“To hear a sound is to see its space,” Louis Kahn wrote in the mid-60s. Now, in collaboration with the audio company Master & Dynamic, Sir David Adjaye is making sure you take a good look at that sound, too.

Last month at a fete at the MoMA Design Store in New York, the recently-knighted architect unveiled the MA770, a sculptural wireless speaker made from a specially-developed concrete.  

At the launch party, Master & Dynamic CEO Jonathan Levine jokingly introduced Adjaye as the architect in charge of “a sleepy up-and-coming firm from London.” Until this collaboration, the audio purveyor—known for its high-end headphones and earbuds—had never designed a standalone speaker. Levine reached out directly to Adjaye with the idea of a partnership. It so happened that the architect had recently read about the company in a magazine. “It was one of those serendipitous things,” Adjaye told RECORD in an email.

Though Adjaye has designed everything ranging from a doorknob to the National Museum of African American History and Culture, a speaker was an entirely new pursuit. “I have always been very interested in how design can mediate the relationship between space and sound, but this was an entirely different approach,” he said. “It was important to me that this not merely be an aesthetic object, but that it really performed.”

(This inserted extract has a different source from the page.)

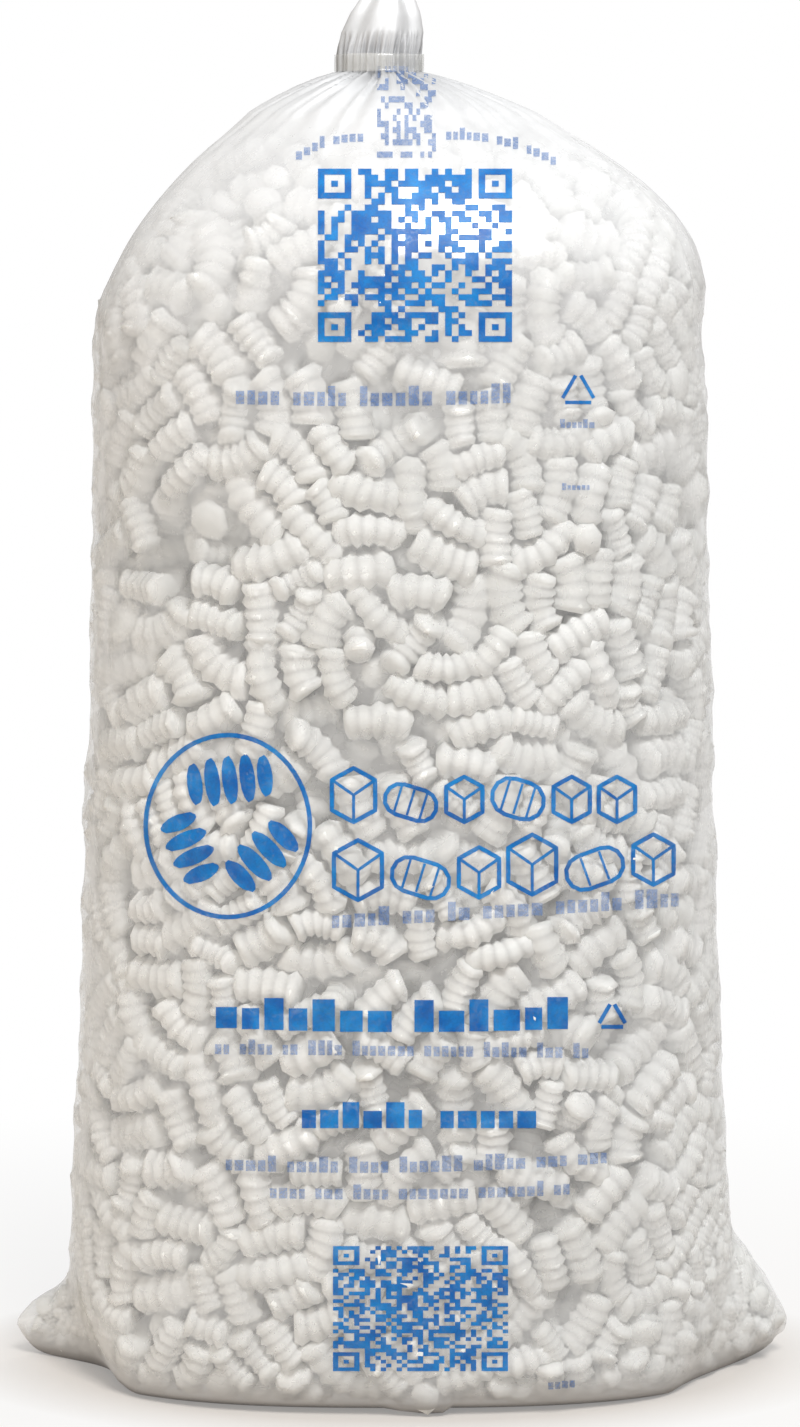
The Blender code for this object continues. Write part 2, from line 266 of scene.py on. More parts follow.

One the largest challenges, according to the architect, was that unlike buildings, a speaker has no fixed context. Adjaye started with the idea of traditional box-shaped speaker to arrive at the final sweeping triangular form.

To achieve optimum sonic performance, Adjaye worked with Master & Dynamic specialists to devise a proprietary concrete for the speaker—a material that is not only architectural, but has acoustic qualities superior to those of plastic or wood. At 35 pounds, the speaker is hefty, but a delicate steel grill, fixed to the face with magnets, gives it Adjaye’s signature elegance.

Adjaye points out that because of the concrete’s dampening qualities, the speaker—with a pair of 4-inch Kevlar woofers and a single 1.5-inch titanium tweeter—can be turned up full blast alongside a turntable and not cause the vinyl to skip. “It’s incredible,” he said.

He should know: Last summer, Adjaye released a vinyl record with his brother Peter, a composer, inspired by his buildings. And in the 90s, the architect himself dabbled as a DJ.  

So what will be on heavy rotation on Adjaye’s MA770?  “Nina Simone never gets old!” he said.

 

The MA770 is available for $1,800 at the MoMA Design Store and for pre-order at masterdynamic.com.